"El Fútbol siempre da revancha. Estoy orgulloso de pertenecer a éste grupo". La primera palabra es orgullo, y la segunda pertenencia. Orgullo por haber tenido revancha, y pertenencia por haberlo hecho todo para volver a vestir la camiseta de la Selección Argentina, otra vez.

Tenía que ser él. La última imagen que el mundo vio del ex Boca con la albiceleste había sido fallando el penal ante Muslera, hace cuatro años en su propio país, por la Copa América. Cuatro años después, Carlos Tévez tuvo que atravesar un largo camino de crecimiento personal que lo alejaba de vestir la camiseta que tanto quiere, la de su país.

La unión del grupo no toleraba los divismos del crack denominado como "el jugador del pueblo", sus idas y vueltas con el público y las declaraciones en caliente y fuera de lugar. Sus condiciones jamás estuvieron en discusión, pero al igual que el nivel colectivo, rozaban la intrascendencia ofensiva. Sabella lo entendió cuando asumió. Si quería fortalecer el grupo por medio de la unión, no había lugar para individualismos. No era una decisión táctica. Sino grupal. No debía haber individualismos para triunfar.

Le tomó tiempo al crack entenderlo, la mayoría del público no lo hizo. Si él debía madurar para volver, lo haría y con creces, aún con el dolor de perderse un mundial. Le llevó un exilio de casi cuatro años y la herida grande de no poder jugar y ayudar a sus compañeros en una final.

Jamás lloró, ni se quejó. Lo aceptó como un hombre, y ese es el primer paso para la superación personal.

Sin declaraciones polémicas. Paso a paso fue dejando el "divismo" de lado, los escándalos, los desplantes, las riñas con los cuerpos técnicos y compañeros. Curiosamente, eso lo volvió un mejor jugador. Dicen que se llama madurez.

Su excelente presente y regular comportamiento en la Juventus, le brindó esa segunda oportunidad. Y la chance ineludible de redimirse. Gerardo Martino miró a Mascherano y a Messi y ellos le contestaron con la mirada: "dale... dejálo que entre a jugar". Porque errar es humano, pero perdonar es divino. Ya no había más diferencias por los divismos.

Ni quejas por no jugar de titular. Ahora el grupo debía estar en el primer lugar. Tévez no sólo lo aceptaba; lo comprendía.

Y tuvo que ser él. Cuando había una especie de conjuro, gualicho o magia negra que protegía el arco de Ospina, una justicia un poco ciega decretó insólitamente los penales. "Chiquito" volvió agigantarse pero no bastó para ser héroe. Cuando Lucas Biglia y Marcos Rojo malograron sus disparos, Carlitos ya sabía el final. Si, debía ser él. No podía ser de otra manera. Como en aquella fase de penales de Copa América hace cuatro años.

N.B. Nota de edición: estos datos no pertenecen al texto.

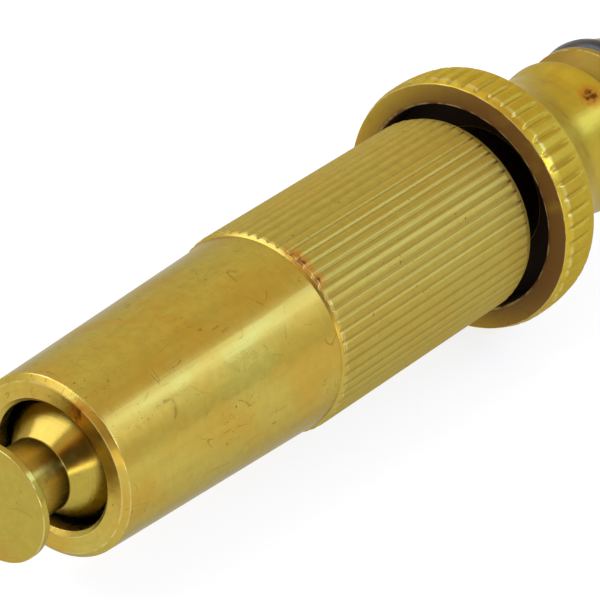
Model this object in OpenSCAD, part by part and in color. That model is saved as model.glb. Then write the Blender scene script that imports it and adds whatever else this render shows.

Pero esta vez sería diferente... con final feliz. Y allí estaban todos sus compañeros para abrazarlo, felicitarlo... ¿y por qué no? Agradecerle.

Y para darle la bienvenida de esa larga peregrinación personal que necesitó para madurar, y convertirse de una vez por todas en un jugador "de Selección", donde la camiseta y el escudo están primero que uno.

Jamás estuvieron en dudas las condiciones futbolísticas de Tévez. Se dice que para llegar al cielo hay que pasar por el infierno. Tévez da prueba de eso. Su infierno fue NO jugar una final. Pero todo pasa. Todo vuelve. Y todo llega.

Y fue en algún momento de este largo camino de redención -que llevó cuatro años y un mundial- en el cual ambos, el crack y el hombre encontraron el equilibrio. Se encontraron. Y se abrazaron. "El fútbol da revancha". Por supuesto que sí. Bienvenido Carlitos.